Dans ses plans formés surtout en vue de la prospérité matérielle, Colbert fit entrer pour une large part le soin des choses de l’intelligence. Il sentit qu’au point de vue de l’économie nationale, des liens existent entre tous les travaux, entre toutes les facultés d’un peuple ; il comprit le pouvoir de la science dans la production des richesses, l’influence du goût sur l’industrie, des arts de l’esprit sur ceux de la main. Parmi ses créations célèbres, on voit l’Académie des sciences, l’Académie des inscriptions et belles-lettres, les Académies de peinture, de sculpture et d’architecture, l’école de France à Rome, l’école des langues orientales, l’Observatoire, l’enseignement du droit à Paris. Il institua, comme partie du service public et de la dépense ordinaire, des pensions pour les littérateurs, les savans et les artistes, et ses bienfaits envers eux ne s’arrêtèrent pas aux limites du royaume. Quant aux mesures spéciales de ce grand ministre pour la régénération industrielle de la France, leur détail dépasserait les bornes où je suis tenu de me renfermer. Les changemens qu’il opéra dans toutes les branches de l’administration financière, ses travaux pour accroître ou pour créer le capital national sous toutes ses formes[1], ses encouragemens de tout genre distribués à toutes les classes d’hommes concourant à l’œuvre de la production, depuis le chef d’entreprise jusqu’au simple ouvrier, ce vaste et harmonieux ensemble de lois, de règlemens, de statuts, de préceptes, de fondations, de projets, se trouve habilement exposé dans des publications récentes[2]. Il me suffira d’y renvoyer le lecteur et de dire que c’est à l’impulsion donnée par Colbert, à ce principe de vie nouvelle répandu en nous il y a près de deux siècles que nous devons de compter dans le monde comme puissance maritime et commerciale.
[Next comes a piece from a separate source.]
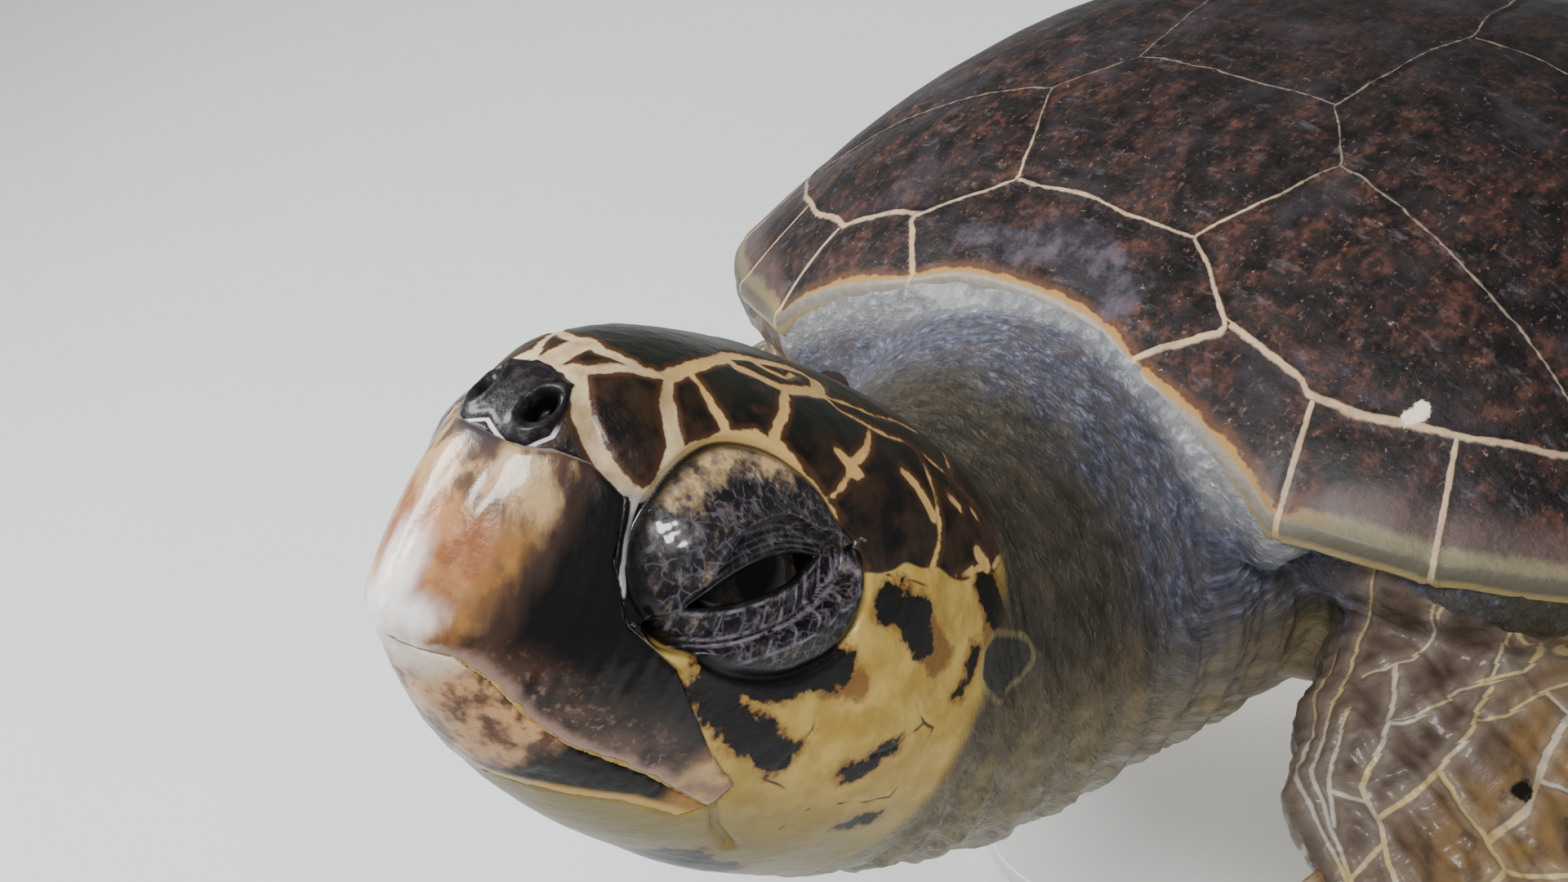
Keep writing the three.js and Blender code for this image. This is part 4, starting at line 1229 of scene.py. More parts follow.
def drawn_seams(flipper, points, along, wide):
    """mm to the seams near the shoulder."""
    flat = np.stack([along, wide], 1) + 1.5 * grains(points, 14, 6, 7)
    gaps = []
    for corners, width in shoulder_seams:
        at, over = np.array(corners).T
        reach = np.linalg.norm(flipper.sections(at)[1], axis=1)
        line = np.stack([flipper.travel(at), over * reach], 1)
        gaps.append(line_distance(flat, line) - width)
    return np.minimum.reduce(gaps)


def flipper_cells(flipper, points):
    """mm to the border between scales, a value for each scale, the flipper's share, and t."""
    t, across, through, distance = flipper.coordinates(points).T
    along = flipper.travel(t)
    wide = across * np.linalg.norm(flipper.sections(t)[1], axis=1)
    is_upper = through * flipper.side < 0
    columns = [along / CELL_SIZE, wide / (CELL_SHAPE * CELL_SIZE), np.where(is_upper, 0, 40)]
    columns = np.array(columns).T
    columns[:, :2] += 0.10 * grains(points, 16, 8, 9)
    border, value = nearest_cells(columns)
    if flipper in flippers[:2]:
        drawn = drawn_seams(flipper, points, along, wide)
        border = np.where(is_upper & (t < SHOULDER_END), drawn, border)
    reach = flipper.thickness(t) + mixed(32, 9, smooth(t, 0.2, 0.36))
    share = smooth(t, 0.03, 0.10) * (distance < reach)
    return border, value, share, t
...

  1. Les routes, les canaux, les bâtimens civils et militaires, les arsenaux, la marine marchande et la marine de l’état.
  2. Voyez un excellent chapitre sur l’administration de Colbert dans le tome XIV de l’Histoire de France de M. Henri Martin, l’ouvrage de M. Pierre Clément cité plus haut, et l’Histoire de l’administration en France, depuis le règne de Philippe-Auguste jusqu’à la mort de Louis XIV, par M. Dareste de la Chavanne.